**TO BE DONE**: Your task is to copy the material exactly.

**RECORDS SUPPLIED**:
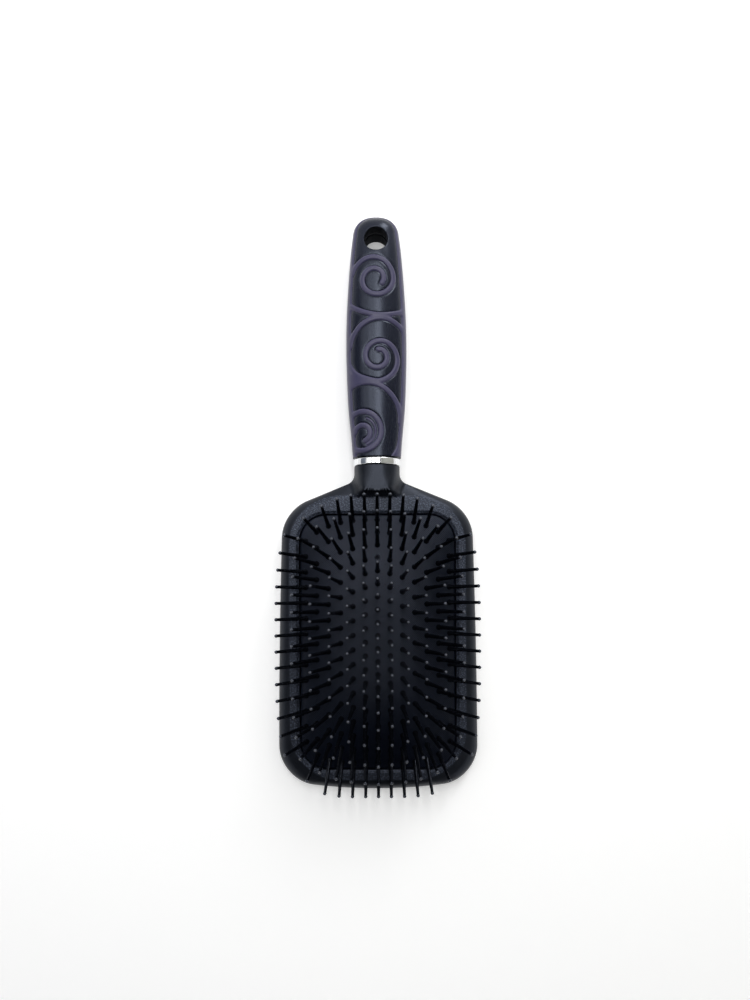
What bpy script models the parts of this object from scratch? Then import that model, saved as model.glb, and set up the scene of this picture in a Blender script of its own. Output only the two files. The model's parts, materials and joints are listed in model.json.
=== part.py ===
"""Paddle hair brush: a moulded head with a domed rubber cushion and ball-tip pins, a chrome band and a
two-material handle with a hanging hole.

Metres, +Z up. The brush lies on its back with the pins up, its length along Y with the handle at +Y, and
the origin under the middle of its bounding box.
"""

import math

import bmesh
import bpy
import numpy as np
from mathutils import Matrix

# Overall sizes along Y
OVERALL_LENGTH = 0.251
HANDLE_LENGTH = 0.105
BAND_LENGTH = 0.0036

# Running clearance between touching pieces, and how far a cutter runs past what it cuts
GAP = 0.0003
OVERRUN = 0.003

# Head: outline
HEAD_HALF_WIDTH = 0.0441
SHOULDER_HALF_WIDTH = 0.0422
SHOULDER_BELOW_BAND = 0.0186
NECK_ROOT_BELOW_BAND = 0.0060
NECK_HALF_WIDTH = 0.0100
NECK_FILLET_RADIUS = 0.0045
SHOULDER_RADIUS = 0.018
HEAD_CORNER_RADIUS = 0.0145
HEAD_SIDE_BOW = 0.0006
HEAD_END_BOW = 0.0012

# Head: heights and edge roundings
FRAME_TOP_HEIGHT = 0.0106
FRAME_LIP_HEIGHT = 0.0098
HEAD_WIDEST_HEIGHT = 0.0058
FRAME_ROUNDING = 0.0046
BACK_ROUNDING = 0.0052
NECK_ROUNDING = 0.0086
NECK_HALF_THICKNESS = 0.0074
NECK_SLOPE_START = 0.0010
NECK_SLOPE_END = 0.0125
NECK_HUMP_HALF_WIDTH = 0.0150

# Cushion opening in the frame
OPENING_HALF_WIDTH = 0.0345
OPENING_TOP_BELOW_BAND = 0.0205
OPENING_ABOVE_HEAD_END = 0.0093
OPENING_CORNER_RADIUS = 0.0122

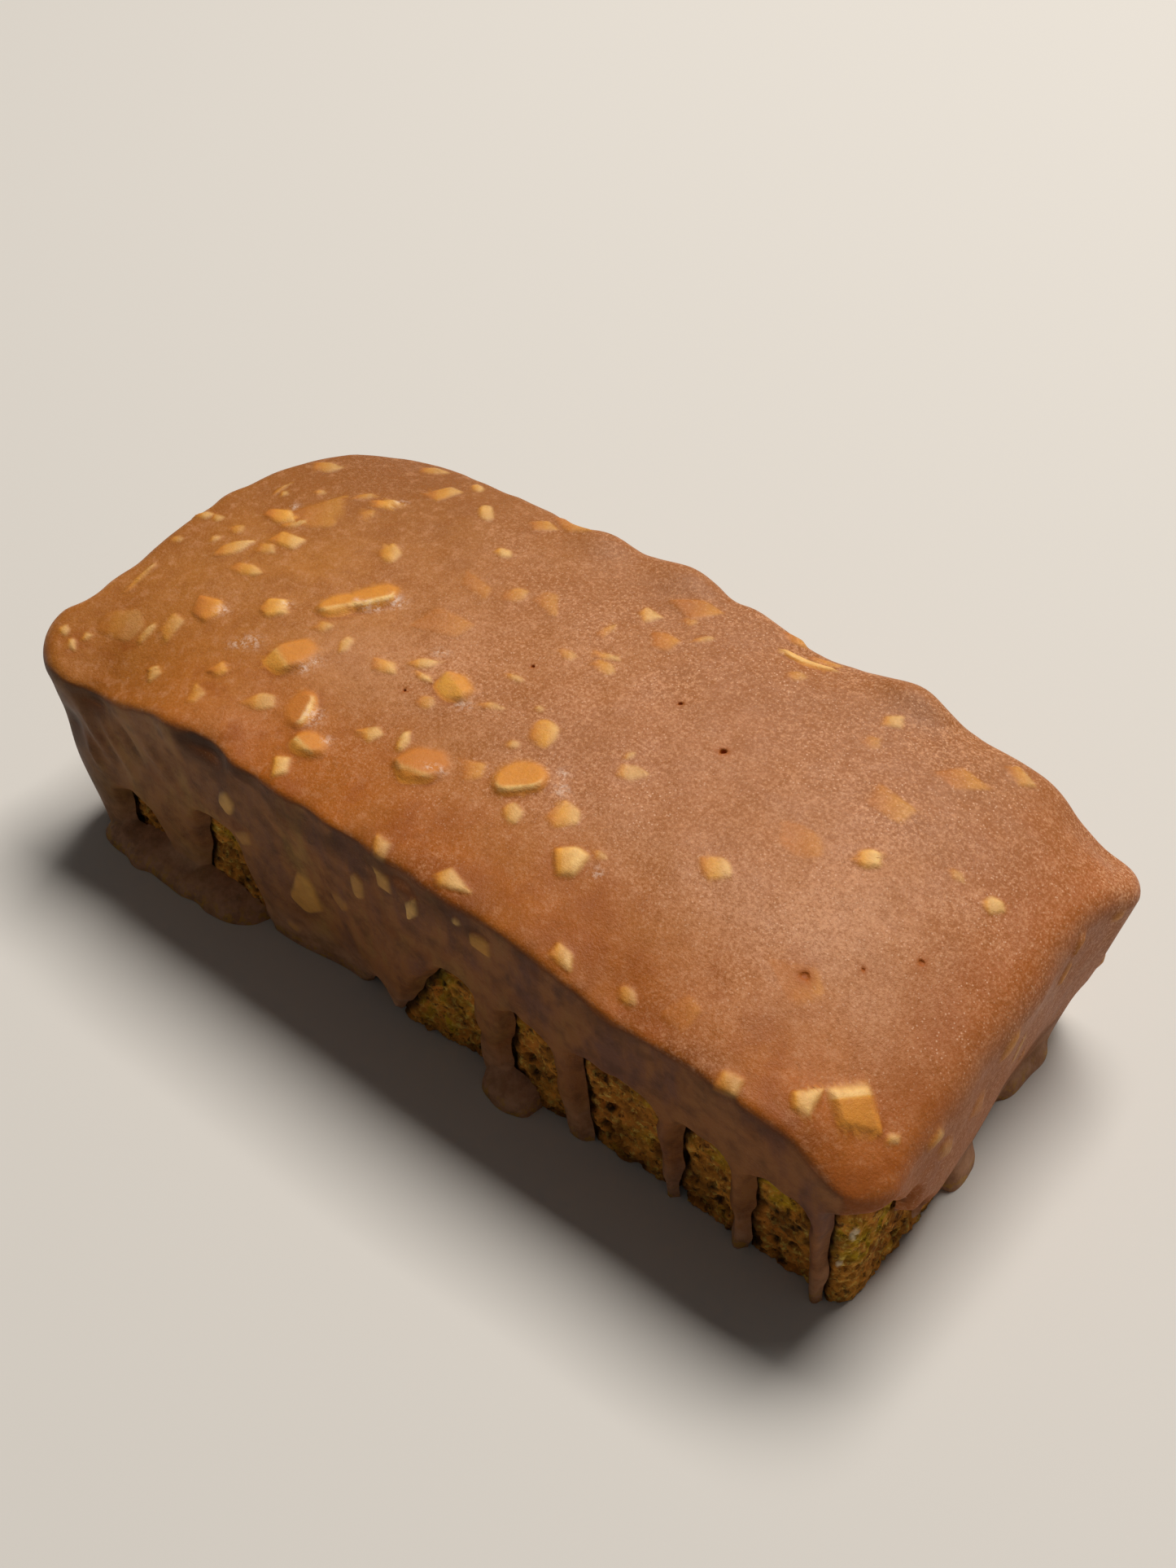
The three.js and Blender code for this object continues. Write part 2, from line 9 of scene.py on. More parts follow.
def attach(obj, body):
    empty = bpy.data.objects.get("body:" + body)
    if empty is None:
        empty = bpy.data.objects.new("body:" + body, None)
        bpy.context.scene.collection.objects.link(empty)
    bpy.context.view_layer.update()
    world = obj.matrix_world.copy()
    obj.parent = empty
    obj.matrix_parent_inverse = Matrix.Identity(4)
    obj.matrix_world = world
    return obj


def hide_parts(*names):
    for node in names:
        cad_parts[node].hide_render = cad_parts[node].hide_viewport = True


# Glazed loaf cake: dark banana crumb, a milk chocolate coat with drips, chopped nuts.
# Lengths are worked out in millimetres and turned into metres when a mesh is made.
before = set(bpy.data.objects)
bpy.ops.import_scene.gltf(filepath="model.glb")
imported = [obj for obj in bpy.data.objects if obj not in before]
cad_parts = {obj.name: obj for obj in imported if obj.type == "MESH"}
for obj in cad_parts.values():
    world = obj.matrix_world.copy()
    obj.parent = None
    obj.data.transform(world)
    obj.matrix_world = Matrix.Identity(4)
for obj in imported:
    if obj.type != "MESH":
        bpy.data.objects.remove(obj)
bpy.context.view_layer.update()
millimetre = 0.001

# The loaf's own form, as in the solids but for a rounder upper shoulder at the right end
loaf = {
    "length": 176, "width": 78,
    "taper": 1.2,               # how far the sides lean in towards the base
    "shoulder": 1.6,            # radius where side turns into top
    "rightShoulder": 6,         # and at the right end, about this y and over this spread
    "rightMiddle": -2, "rightSpread": 26,
    "baseInset": 4,
    "corners": [6, 7, 27, 7],   # front right, back right, back left, front left
}
crown = {
    "height": 53, "lean": 3.6, "dome": 3.9,
    "halfLength": 90, "halfWidth": 41.2,
    "leftFall": 0.7, "rightFall": 5.2,
    "rightDroop": 7.6, "droopStart": 56,
    "backDroop": 1.2, "backStart": 0.6,
    "cornerDrops": [[0.0, 12.0], [2.5, 2.0]],   # left front and back, right front and back
}
# Low humps and hollows of the top: x, y, rise, spread
swells = [
    (-74, -40, -3.6, 11), (-48, -40, 1.2, 9), (44, -40, -2.4, 12), (76, -38, 2.2, 7),
    (-4, 41, 2.8, 7), (-21.5, 40, 2.4, 6), (13, 41, 0.9, 7), (26, 41, -1.7, 8), (45.5, 41, 4.1, 6),
    (56, 41, -1.3, 5), (82, 40, -4.4, 7), (-69, 40, -0.3, 8),
]
coat = {
    "thickness": 2.3,
    "rim": 2.2,                 # the coat rounds off over this width beside bare crumb
    "wander": 0.5,              # how much the rims wander
    "sink": 1.4,                # how far the coat dives under bare crumb before it is cut
}
innermost = {"length": 0.64, "width": 0.012}    # of the top's last ring, as shares of the outline

# One number says where something is around the loaf: the distance along a band that
# starts at the middle of the front and runs right.
bandLength = 2 * (loaf["length"] + loaf["width"])


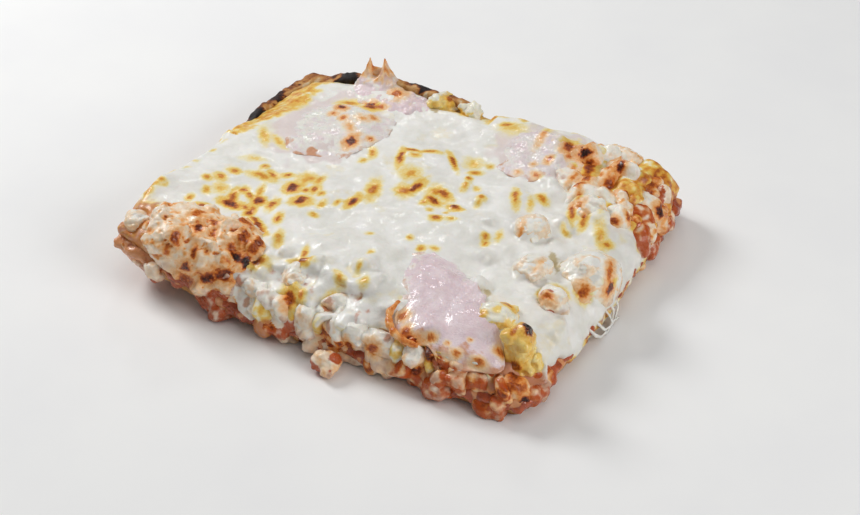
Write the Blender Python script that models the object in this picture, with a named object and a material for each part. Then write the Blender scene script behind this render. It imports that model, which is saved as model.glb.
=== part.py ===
"""A rectangular slice of pan pizza: crust, tomato sauce, a melted cheese blanket, ham and chopped toppings.

Metres, +Z up. The slice lies on z = 0. +X runs along its long side and -Y faces the cut side
that shows the most toppings. Sizes below are in millimetres and are scaled once, at the end.
"""

import math

import bmesh
import bpy
from mathutils import Euler, Vector, noise

MM = 0.001

# The slice as a whole.
HALF_LENGTH = 81.0
HALF_WIDTH = 66.0
CORNER_ROUNDING = 0.07
GAP = 0.35

# Crust: a flat base with a raised, scorched rim along the back and the rear of the left side.
BASE_THICK = 6.0
RIM_BACK = 24.0
RIM_LEFT = 18.5
RIM_WIDTH = 7.0
EDGE_STEPS_X = 19
EDGE_STEPS_Y = 16

# Layers over the crust.
SAUCE_THICK = 2.0
BLANK_FLOOR = 3.0
CHEESE_TOP = 20.0
CHEESE_DOME = 2.0
CHEESE_GRID_X = 27
CHEESE_GRID_Y = 21
RIPPLE_HEIGHT = 0.9
RIPPLE_SPAN = 11.0

# The front left corner curls up from the surface past a straight fold line.
CURL_START = Vector((-24.0, -64.0))
CURL_TOWARDS = Vector((-0.75, -0.66)).normalized()
CURL_REACH = 45.0
CURL_LIFT = 11.0
CURL_FOLDS = 6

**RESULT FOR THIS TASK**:
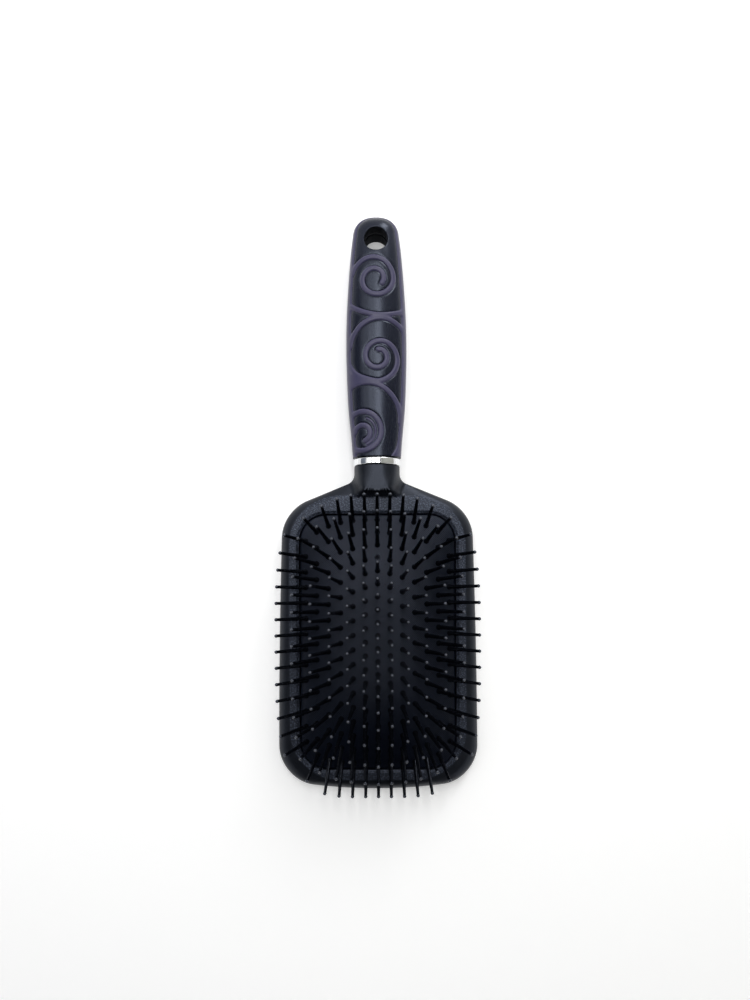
What bpy script models the parts of this object from scratch? Then import that model, saved as model.glb, and set up the scene of this picture in a Blender script of its own. Output only the two files. The model's parts, materials and joints are listed in model.json.
=== part.py ===
"""Paddle hair brush: a moulded head with a domed rubber cushion and ball-tip pins, a chrome band and a
two-material handle with a hanging hole.

Metres, +Z up. The brush lies on its back with the pins up, its length along Y with the handle at +Y, and
the origin under the middle of its bounding box.
"""

import math

import bmesh
import bpy
import numpy as np
from mathutils import Matrix

# Overall sizes along Y
OVERALL_LENGTH = 0.251
HANDLE_LENGTH = 0.105
BAND_LENGTH = 0.0036

# Running clearance between touching pieces, and how far a cutter runs past what it cuts
GAP = 0.0003
OVERRUN = 0.003

# Head: outline
HEAD_HALF_WIDTH = 0.0441
SHOULDER_HALF_WIDTH = 0.0422
SHOULDER_BELOW_BAND = 0.0186
NECK_ROOT_BELOW_BAND = 0.0060
NECK_HALF_WIDTH = 0.0100
NECK_FILLET_RADIUS = 0.0045
SHOULDER_RADIUS = 0.018
HEAD_CORNER_RADIUS = 0.0145
HEAD_SIDE_BOW = 0.0006
HEAD_END_BOW = 0.0012

# Head: heights and edge roundings
FRAME_TOP_HEIGHT = 0.0106
FRAME_LIP_HEIGHT = 0.0098
HEAD_WIDEST_HEIGHT = 0.0058
FRAME_ROUNDING = 0.0046
BACK_ROUNDING = 0.0052
NECK_ROUNDING = 0.0086
NECK_HALF_THICKNESS = 0.0074
NECK_SLOPE_START = 0.0010
NECK_SLOPE_END = 0.0125
NECK_HUMP_HALF_WIDTH = 0.0150

# Cushion opening in the frame
OPENING_HALF_WIDTH = 0.0345
OPENING_TOP_BELOW_BAND = 0.0205
OPENING_ABOVE_HEAD_END = 0.0093
OPENING_CORNER_RADIUS = 0.0122

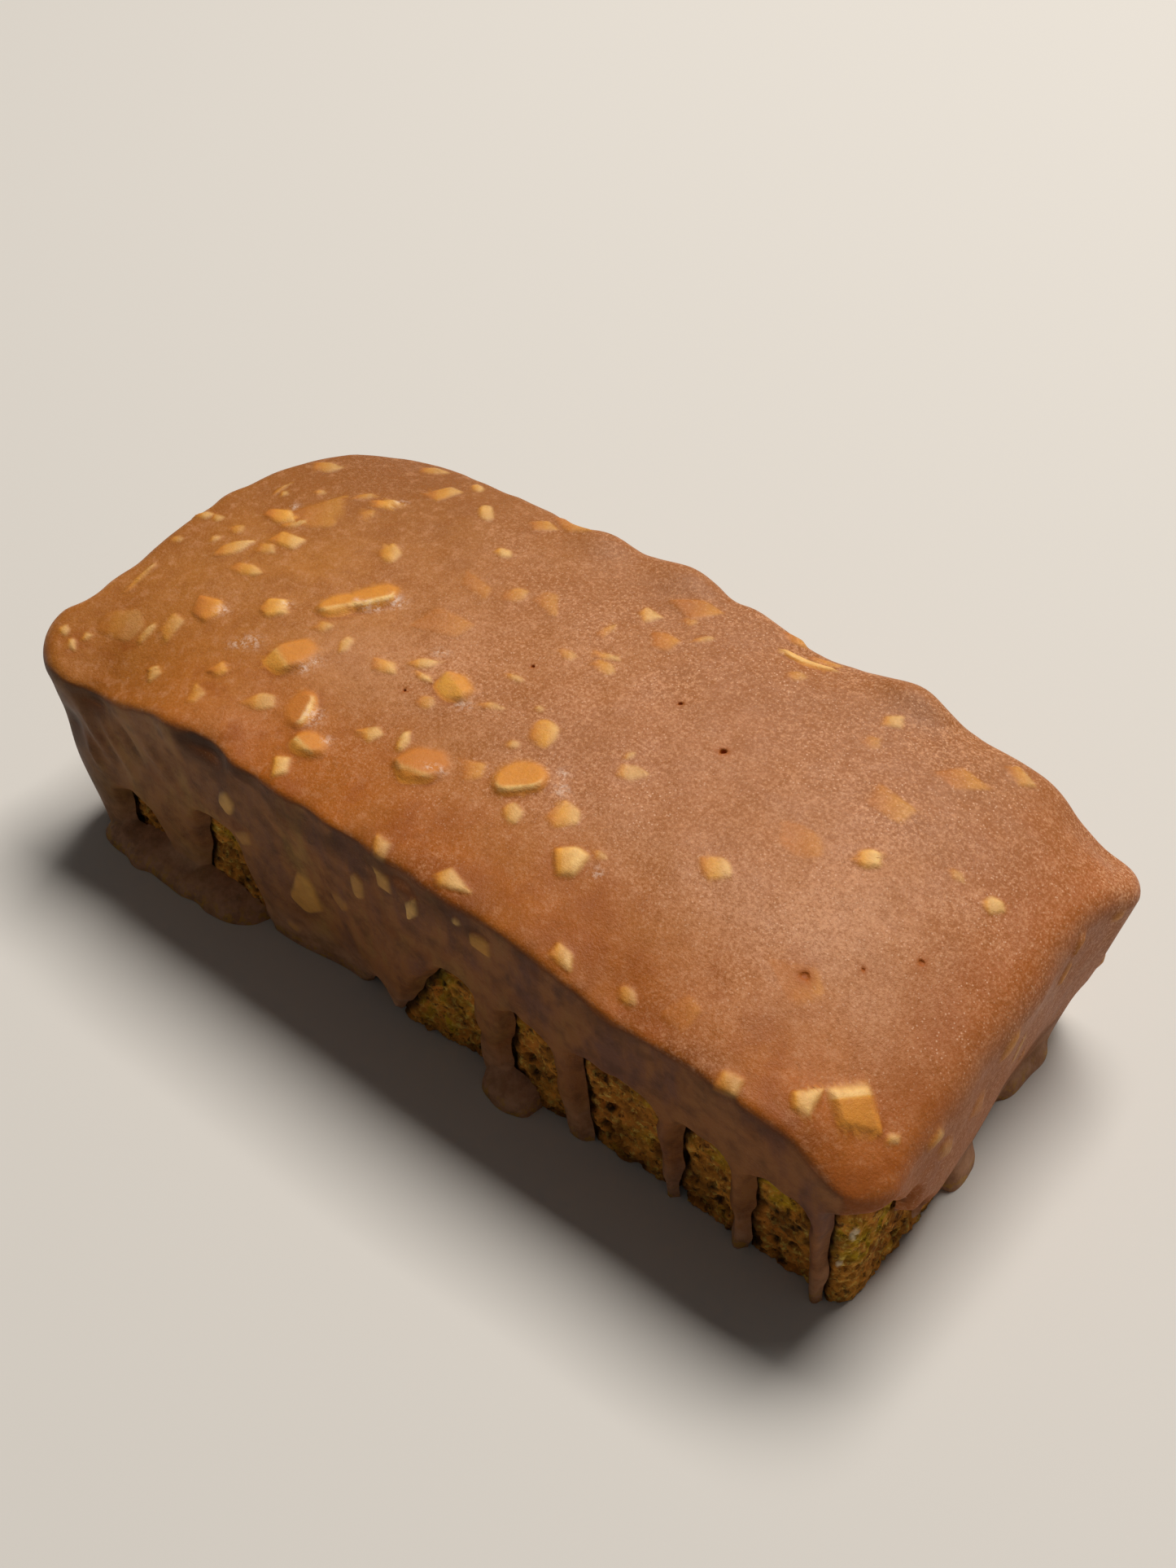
The three.js and Blender code for this object continues. Write part 2, from line 9 of scene.py on. More parts follow.
def attach(obj, body):
    empty = bpy.data.objects.get("body:" + body)
    if empty is None:
        empty = bpy.data.objects.new("body:" + body, None)
        bpy.context.scene.collection.objects.link(empty)
    bpy.context.view_layer.update()
    world = obj.matrix_world.copy()
    obj.parent = empty
    obj.matrix_parent_inverse = Matrix.Identity(4)
    obj.matrix_world = world
    return obj


def hide_parts(*names):
    for node in names:
        cad_parts[node].hide_render = cad_parts[node].hide_viewport = True


# Glazed loaf cake: dark banana crumb, a milk chocolate coat with drips, chopped nuts.
# Lengths are worked out in millimetres and turned into metres when a mesh is made.
before = set(bpy.data.objects)
bpy.ops.import_scene.gltf(filepath="model.glb")
imported = [obj for obj in bpy.data.objects if obj not in before]
cad_parts = {obj.name: obj for obj in imported if obj.type == "MESH"}
for obj in cad_parts.values():
    world = obj.matrix_world.copy()
    obj.parent = None
    obj.data.transform(world)
    obj.matrix_world = Matrix.Identity(4)
for obj in imported:
    if obj.type != "MESH":
        bpy.data.objects.remove(obj)
bpy.context.view_layer.update()
millimetre = 0.001

# The loaf's own form, as in the solids but for a rounder upper shoulder at the right end
loaf = {
    "length": 176, "width": 78,
    "taper": 1.2,               # how far the sides lean in towards the base
    "shoulder": 1.6,            # radius where side turns into top
    "rightShoulder": 6,         # and at the right end, about this y and over this spread
    "rightMiddle": -2, "rightSpread": 26,
    "baseInset": 4,
    "corners": [6, 7, 27, 7],   # front right, back right, back left, front left
}
crown = {
    "height": 53, "lean": 3.6, "dome": 3.9,
    "halfLength": 90, "halfWidth": 41.2,
    "leftFall": 0.7, "rightFall": 5.2,
    "rightDroop": 7.6, "droopStart": 56,
    "backDroop": 1.2, "backStart": 0.6,
    "cornerDrops": [[0.0, 12.0], [2.5, 2.0]],   # left front and back, right front and back
}
# Low humps and hollows of the top: x, y, rise, spread
swells = [
    (-74, -40, -3.6, 11), (-48, -40, 1.2, 9), (44, -40, -2.4, 12), (76, -38, 2.2, 7),
    (-4, 41, 2.8, 7), (-21.5, 40, 2.4, 6), (13, 41, 0.9, 7), (26, 41, -1.7, 8), (45.5, 41, 4.1, 6),
    (56, 41, -1.3, 5), (82, 40, -4.4, 7), (-69, 40, -0.3, 8),
]
coat = {
    "thickness": 2.3,
    "rim": 2.2,                 # the coat rounds off over this width beside bare crumb
    "wander": 0.5,              # how much the rims wander
    "sink": 1.4,                # how far the coat dives under bare crumb before it is cut
}
innermost = {"length": 0.64, "width": 0.012}    # of the top's last ring, as shares of the outline

# One number says where something is around the loaf: the distance along a band that
# starts at the middle of the front and runs right.
bandLength = 2 * (loaf["length"] + loaf["width"])


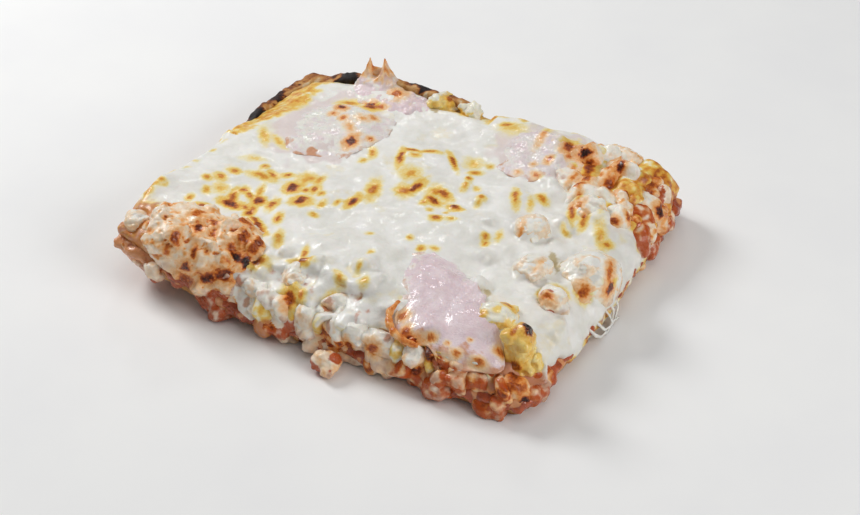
Write the Blender Python script that models the object in this picture, with a named object and a material for each part. Then write the Blender scene script behind this render. It imports that model, which is saved as model.glb.
=== part.py ===
"""A rectangular slice of pan pizza: crust, tomato sauce, a melted cheese blanket, ham and chopped toppings.

Metres, +Z up. The slice lies on z = 0. +X runs along its long side and -Y faces the cut side
that shows the most toppings. Sizes below are in millimetres and are scaled once, at the end.
"""

import math

import bmesh
import bpy
from mathutils import Euler, Vector, noise

MM = 0.001

# The slice as a whole.
HALF_LENGTH = 81.0
HALF_WIDTH = 66.0
CORNER_ROUNDING = 0.07
GAP = 0.35

# Crust: a flat base with a raised, scorched rim along the back and the rear of the left side.
BASE_THICK = 6.0
RIM_BACK = 24.0
RIM_LEFT = 18.5
RIM_WIDTH = 7.0
EDGE_STEPS_X = 19
EDGE_STEPS_Y = 16

# Layers over the crust.
SAUCE_THICK = 2.0
BLANK_FLOOR = 3.0
CHEESE_TOP = 20.0
CHEESE_DOME = 2.0
CHEESE_GRID_X = 27
CHEESE_GRID_Y = 21
RIPPLE_HEIGHT = 0.9
RIPPLE_SPAN = 11.0

# The front left corner curls up from the surface past a straight fold line.
CURL_START = Vector((-24.0, -64.0))
CURL_TOWARDS = Vector((-0.75, -0.66)).normalized()
CURL_REACH = 45.0
CURL_LIFT = 11.0
CURL_FOLDS = 6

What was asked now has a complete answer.